Microarray analysis of the in vivo sequence preferences of a minor groove binding drug

Todd T Eckdahl¹^,4 , Adam D Brown¹ , Steven N Hart¹ , Kelly J Malloy¹ , Martha Shott² , Gloria Yiu³ , Laura L Mays Hoopes³^,4 and Laurie J Heyer²^,4

¹Biology Department, Missouri Western State University, Saint Joseph, MO, 64507, USA

²Mathematics Department, Davidson College, Davidson, NC, 28035, USA

³Biology Department, Pomona College, Claremont, CA, 91711, USA

⁴Genome Consortium for Active Teaching, Davidson College, Davidson, NC, 28035, USA

author email corresponding author email

BMC Genomics 2008, 9:32doi:10.1186/1471-2164-9-32


Published:	23 January 2008

Abstract

Background

Minor groove binding drugs (MGBDs) interact with DNA in a sequence-specific manner and can cause changes in gene expression at the level of transcription.
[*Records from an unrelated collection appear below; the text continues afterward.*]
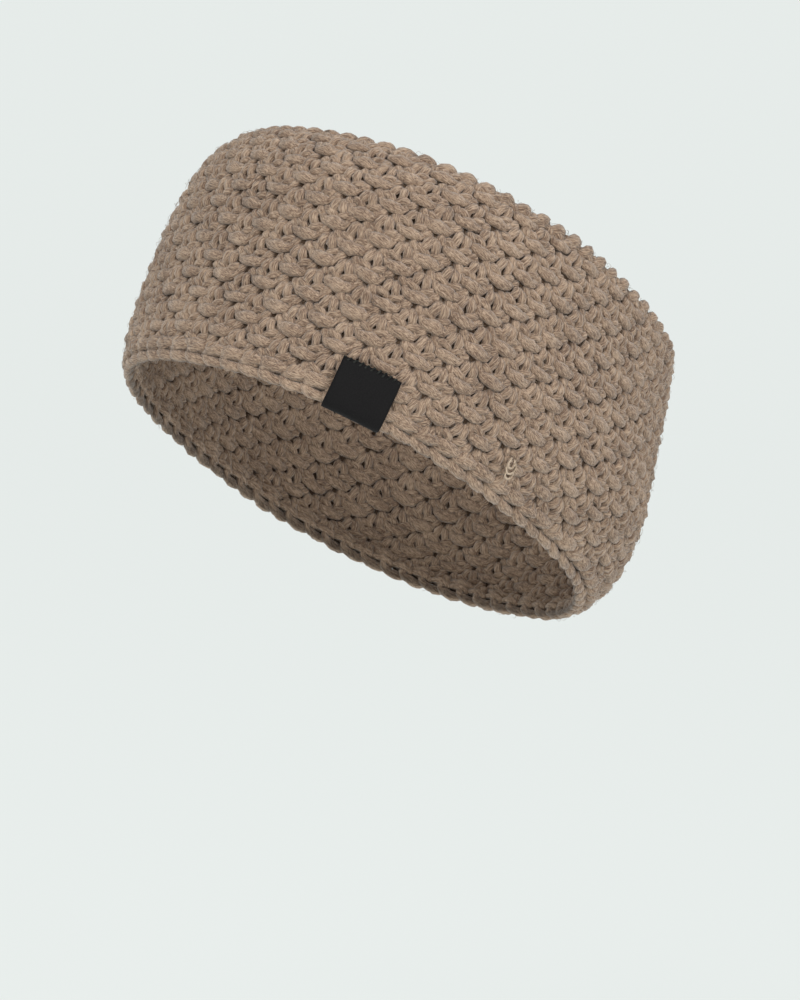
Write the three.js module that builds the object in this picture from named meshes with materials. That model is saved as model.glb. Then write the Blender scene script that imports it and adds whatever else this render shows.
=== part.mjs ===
import * as THREE from "three";

// Ear warmer headband: a wide knitted ring in the form that it takes on a head.
// Millimetres. +X is the wearer's left, -Y the forehead and +Z up.
// The origin is the middle of the hollow that the head fills.

// Driving dimensions of the worn band, measured to the outside of the knit
const halfWidth = 88;
const frontReach = 100;
const backReach = 103;
const bandHeight = 100;
const wallThickness = 6;
const wornTilt = THREE.MathUtils.degToRad(27.5);

// The oval of the head: 2 is an ellipse, and more is squarer
const squareness = 2.2;
// The upper rim lies further forward than the lower one
const forwardLean = 4;
// The lower rim rises over the forehead and drops at the nape
const rimRise = 1.8;

// The swell over each ear
const earSwell = 3.5;
const earTurn = THREE.MathUtils.degToRad(108);
const earTurnSpread = THREE.MathUtils.degToRad(20);
const earHeight = 30;
const earHeightSpread = 25;

// The edges of the knitting
const boundOffHeight = 9;
const boundOffRounding = 2.5;
const castOnHeight = 3.5;
const castOnRounding = 2.2;
const seamRounding = 0.6;

// The woven label, folded round the lower rim
const labelWidth = 21;
const labelHeight = 17.3;
const labelInnerHeight = 15;
const labelThickness = 0.9;
const labelTurn = THREE.MathUtils.degToRad(39.5);
// The label's foot lies this much further round than its top edge
const labelSkew = 2;

// The gap between pieces that touch
const clearance = 0.3;

// Each row is a level section of the band. height is a share of bandHeight, side of
// halfWidth, front of frontReach and back of backReach.
const sections = [
  { height: 0.0, side: 0.9, front: 0.95, back: 0.935 },
  { height: 0.15, side: 0.98, front: 0.97, back: 1.04 },
  { height: 0.5, side: 1.0, front: 1.0, back: 1.0 },
  { height: 0.85, side: 0.91, front: 0.975, back: 0.965 },
  { height: 1.0, side: 0.853, front: 0.81, back: 0.938 },
];

// The most of a wall or an edge's height that one rounding may take
const largestRounding = 0.49;

// Fineness of the facets
const ringSteps = 84;
const bandSteps = 10;
const cornerSteps = 3;
const labelSteps = 6;
const legSteps = 5;

// A share of the table at any height, on the one smooth curve through all of its rows
function shareAt(column, height) {
  return sections.reduce((sum, row) => {
    const others = sections.filter((other) => other !== row);
    const weight = others.reduce(
      (product, other) => (product * (height - other.height)) / (row.height - other.height),
      1,
    );
    return sum + weight * row[column];
  }, 0);
}

function signedPower(value) {
  return Math.sign(value) * Math.abs(value) ** (2 / squareness);
}

// How far the knit stands out over the ears at a turn from the forehead
function earSwellAt(turn, up) {
  const fromForehead = Math.abs(Math.atan2(Math.sin(turn), Math.cos(turn)));
  const along = (fromForehead - earTurn) / earTurnSpread;
  const over = (up - earHeight) / earHeightSpread;
  return earSwell * Math.exp(-(along ** 2) - over ** 2);
}

// A point on the outside of the band. turn goes from the forehead to the wearer's left,
// and up is the distance above the lower rim along the band's own axis.
function outerPoint(turn, up) {
  const height = up / bandHeight;
  const sideways = signedPower(Math.sin(turn));
  const forwards = signedPower(Math.cos(turn));
  const reach =
    forwards > 0 ? frontReach * shareAt("front", height) : backReach * shareAt("back", height);
  const x = halfWidth * shareAt("side", height) * sideways;
  const y = -reach * forwards - forwardLean * (height - 0.5);
  const z = up - bandHeight / 2 + rimRise * Math.cos(turn) * (1 - height);
  return new THREE.Vector3(x + Math.sign(sideways) * earSwellAt(turn, up), y, z);
}

// Unit steps along the band, up it and out of it
function directionsAt(turn, up) {
  const probe = 0.01;
  const along = outerPoint(turn + probe, up).sub(outerPoint(turn - probe, up));
  const upwards = outerPoint(turn, up + probe).sub(outerPoint(turn, up - probe));
  const lengthPerTurn = along.length() / (2 * probe);
  const outwards = new THREE.Vector3().crossVectors(along, upwards).normalize();
  return { outwards, lengthPerTurn };
}

// A point of a section corner, at a depth below the outside of the band and a distance
// across from the turn of its station. A station's lean is its drift across for each
// millimetre down.
function bandPoint(station, corner) {
  const across = station.across - station.lean * corner.up;
  const turn = station.turn + across / directionsAt(station.turn, corner.up).lengthPerTurn;
  const { outwards } = directionsAt(turn, corner.up);
  return outerPoint(turn, corner.up).addScaledVector(outwards, -corner.depth);
}

// A section carried past each station. A ring joins its last station to its first, and a
// strip gets a flat face at each end.
function sweep(profile, stations, isRing) {
  const points = stations.flatMap((station) => profile.map((corner) => bandPoint(station, corner)));
  const count = profile.length;
  const faces = [];
  const spans = isRing ? stations.length : stations.length - 1;
  for (let span = 0; span < spans; span += 1) {
    const here = span * count;
    const next = ((span + 1) % stations.length) * count;
    for (let side = 0; side < count; side += 1) {
      const following = (side + 1) % count;
      faces.push(here + side, next + side, next + following);
      faces.push(here + side, next + following, here + following);
    }
  }
  if (!isRing) {
    const outline = profile.map((corner) => new THREE.Vector2(corner.depth, corner.up));
    const last = (stations.length - 1) * count;
    for (const [a, b, c] of THREE.ShapeUtils.triangulateShape(outline, [])) {
      faces.push(a, c, b);
      faces.push(last + a, last + b, last + c);
    }
  }
  const geometry = new THREE.BufferGeometry();
  geometry.setAttribute(
    "position",
    new THREE.Float32BufferAttribute(points.flatMap((point) => point.toArray()), 3),
  );
  geometry.setIndex(faces);
  geometry.computeVertexNormals();
  return geometry;
}

function ringStations() {
  return Array.from({ length: ringSteps }, (_, step) => ({
    turn: (step / ringSteps) * 2 * Math.PI,
    across: 0,
    lean: 0,
  }));
}

// Corners at even steps between two heights, all at one depth
function levels(from, to, depth, steps) {
  return Array.from({ length: steps + 1 }, (_, step) => ({
    up: from + ((to - from) * step) / steps,
    depth,
  }));
}

// The plain wall of the band between two heights, as corners round its section
function wallProfile(low, high) {
  return [...levels(low, high, 0, bandSteps), ...levels(high, low, wallThickness, bandSteps)];
}

// A quarter round corner, from one direction to the next a quarter turn on
function roundCorner(up, depth, radius, start) {
  return Array.from({ length: cornerSteps + 1 }, (_, step) => {
    const angle = start + (step / cornerSteps) * (Math.PI / 2);
    return { up: up + radius * Math.sin(angle), depth: depth - radius * Math.cos(angle) };
  });
}

// A rounding held within the wall and the height of the edge that it rounds
function fitRounding(rounding, height) {
  return Math.min(rounding, largestRounding * Math.min(wallThickness, height));
}

// The wall between two heights with its corners rounded below and above
function roundedProfile(low, high, lowRounding, highRounding) {
  const below = fitRounding(lowRounding, high - low);
  const above = fitRounding(highRounding, high - low);
  return [
    ...roundCorner(low + below, below, below, -Math.PI / 2),
    ...roundCorner(high - above, above, above, 0),
    ...roundCorner(high - above, wallThickness - above, above, Math.PI / 2),
    ...roundCorner(low + below, wallThickness - below, below, Math.PI),
  ];
}

// The label's section: a tape down the inside, round under the rim and up the outside
function labelProfile() {
  const rounding = fitRounding(boundOffRounding, boundOffHeight);
  const tape = (offset) => [
    ...levels(labelInnerHeight, rounding, wallThickness + offset, legSteps).slice(0, -1),
    ...roundCorner(rounding, wallThickness - rounding, rounding + offset, Math.PI),
    ...roundCorner(rounding, rounding, rounding + offset, -Math.PI / 2),
    ...levels(rounding, labelHeight, -offset, legSteps).slice(1),
  ];
  return [...tape(clearance + labelThickness), ...tape(clearance).reverse()];
}

function labelStations() {
  return Array.from({ length: labelSteps + 1 }, (_, step) => ({
    turn: labelTurn,
    across: (step / labelSteps - 0.5) * labelWidth + labelSkew / 2,
    lean: labelSkew / labelHeight,
  }));
}

function piece(name, geometry, material) {
  const mesh = new THREE.Mesh(geometry, material);
  mesh.name = name;
  return mesh;
}

const taupeYarn = new THREE.MeshStandardMaterial({ color: 0x958270, roughness: 0.95, metalness: 0 });
const blackTape = new THREE.MeshStandardMaterial({ color: 0x262526, roughness: 0.8, metalness: 0 });

const knitLow = boundOffHeight + clearance;
const knitHigh = bandHeight - castOnHeight - clearance;
const rings = ringStations();

const wornBand = new THREE.Group();
wornBand.rotation.x = -wornTilt;
wornBand.add(
  piece("knit_band", sweep(wallProfile(knitLow, knitHigh), rings, true), taupeYarn),
  piece(
    "bound_off_edge",
    sweep(roundedProfile(0, boundOffHeight, boundOffRounding, seamRounding), rings, true),
    taupeYarn,
  ),
  piece(
    "cast_on_edge",
    sweep(
      roundedProfile(bandHeight - castOnHeight, bandHeight, seamRounding, castOnRounding),
      rings,
      true,
    ),
    taupeYarn,
  ),
  piece("label", sweep(labelProfile(), labelStations(), false), blackTape),
);

const headband = new THREE.Group();
headband.add(wornBand);

export default headband;
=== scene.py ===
"""The looks of a chunky knitted ear warmer headband, worn form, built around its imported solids.

Every length inside the classes is in millimetres, and is turned to metres where a mesh is made.
+X is the wearer's left, -Y the forehead and +Z up.
"""
import logging
import math
from dataclasses import dataclass
from enum import Enum

import bmesh
import bpy
import numpy as np
from mathutils import Matrix, Vector


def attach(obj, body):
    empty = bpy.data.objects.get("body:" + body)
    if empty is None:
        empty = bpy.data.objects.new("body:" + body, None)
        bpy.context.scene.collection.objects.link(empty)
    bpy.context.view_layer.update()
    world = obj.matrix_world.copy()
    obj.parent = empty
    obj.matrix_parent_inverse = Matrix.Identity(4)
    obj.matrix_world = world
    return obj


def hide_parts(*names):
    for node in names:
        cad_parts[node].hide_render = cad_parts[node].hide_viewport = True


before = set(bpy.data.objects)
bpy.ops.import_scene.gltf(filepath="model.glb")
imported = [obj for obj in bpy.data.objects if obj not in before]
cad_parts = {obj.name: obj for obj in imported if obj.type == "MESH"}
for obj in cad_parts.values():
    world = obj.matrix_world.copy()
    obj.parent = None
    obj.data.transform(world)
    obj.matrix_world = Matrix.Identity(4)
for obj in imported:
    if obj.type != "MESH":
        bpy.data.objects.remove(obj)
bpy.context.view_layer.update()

MM = 0.001
SEED = 7
# Steps round the band in which its girth is measured.
GIRTH_STEPS = 1440
# The small step, in radians or millimetres, over which a slope is taken.
PROBE = 1e-3
# Vertices nearer than this, in metres, are one.
MERGE_DISTANCE = 1e-7
# Millimetres from band to band of a wave texture at scale 1.
WAVE_SPACING = 0.314
log = logging.getLogger("headband")


def srgb(code: str) -> tuple[float, float, float, float]:
    """Turns a colour from hex to linear light.

    Args:
        code: six hex digits, as in "958270".

    Returns:
        Linear red, green and blue, and an alpha of 1.
    """
    values = [int(code[at:at + 2], 16) / 255 for at in (0, 2, 4)]
    linear = [v / 12.92 if v <= 0.04045 else ((v + 0.055) / 1.055) ** 2.4 for v in values]
    return (*linear, 1.0)


def add_node(material: bpy.types.Material, kind: str, settings: dict | None = None,
             links: dict | None = None) -> bpy.types.Node:
    """Adds one node to a material, with its settings and the links that reach it.

    Args:
        material: the material that gets the node.
        kind: the node's type name, such as "ShaderNodeTexNoise".
        settings: socket names or property names with their values.
        links: socket names with the outputs that feed them.

    Returns:
        The new node.
    """
    node = material.node_tree.nodes.new(kind)
    for name, value in (settings or {}).items():
        if isinstance(name, int) or name in node.inputs:
            node.inputs[name].default_value = value
        else:
            setattr(node, name, value)
    for name, source in (links or {}).items():
        material.node_tree.links.new(source, node.inputs[name])
    return node


def new_yarn_mesh() -> bmesh.types.BMesh:
    """Starts a mesh whose points say how the fibres of their yarn lie.

    Returns:
        The empty mesh.
    """
    bm = bmesh.new()
    bm.verts.layers.float_vector.new("yarn")
    # How far out from mid wall each point lies, which the yarn's finish turns into painted shade.
    bm.verts.layers.float.new("height")
    return bm


def finish_piece(name: str, bm: bmesh.types.BMesh, material: bpy.types.Material
                 ) -> bpy.types.Object:
    """Closes a mesh's seams and makes it a smooth piece that rides on the band.

    Args:
        name: the piece's name.
        bm: the mesh, which is freed.
        material: the finish.

    Returns:
        The piece.
    """
    bmesh.ops.remove_doubles(bm, verts=bm.verts, dist=MERGE_DISTANCE)
    for face in bm.faces:
        face.smooth = True
    mesh = bpy.data.meshes.new(name)
    bm.to_mesh(mesh)
    bm.free()
    mesh.materials.append(material)
    piece = bpy.data.objects.new(name, mesh)
    bpy.context.scene.collection.objects.link(piece)
    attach(piece, "root")
    return piece


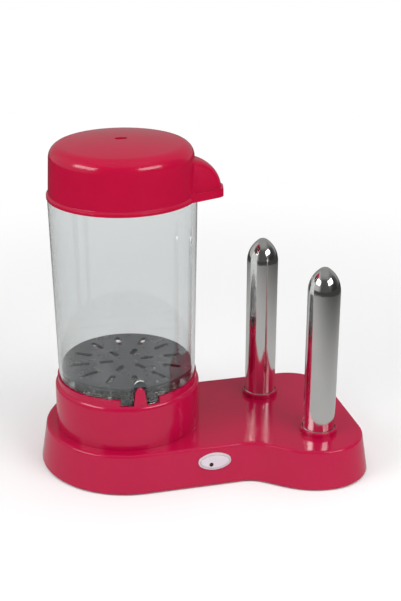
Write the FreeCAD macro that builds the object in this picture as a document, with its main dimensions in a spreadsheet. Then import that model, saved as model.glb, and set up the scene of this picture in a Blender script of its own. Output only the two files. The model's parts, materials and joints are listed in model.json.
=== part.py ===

They serve as valuable models for protein interactions with DNA and form an important class of antitumor, antiviral, antitrypanosomal and antibacterial drugs. There is a need to extend knowledge of the sequence requirements for MGBDs from in vitro DNA binding studies to living cells.

Results

Here we describe the use of microarray analysis to discover yeast genes that are affected by treatment with the MGBD berenil, thereby allowing the investigation of its sequence requirements for binding in vivo. A novel approach to sequence analysis allowed us to address hypotheses about genes that were directly or indirectly affected by drug binding. The results show that the sequence features of A/T richness and heteropolymeric character discovered by in vitro berenil binding studies are found upstream of genes hypothesized to be directly affected by berenil but not upstream of those hypothesized to be indirectly affected or those shown to be unaffected.

Conclusion

The data support the conclusion that effects of berenil on gene expression in yeast cells can be explained by sequence patterns discovered by in vitro binding experiments. The results shed light on the sequence and structural rules by which berenil binds to DNA and affects the transcriptional regulation of genes and contribute generally to the development of MGBDs as tools for basic and applied research.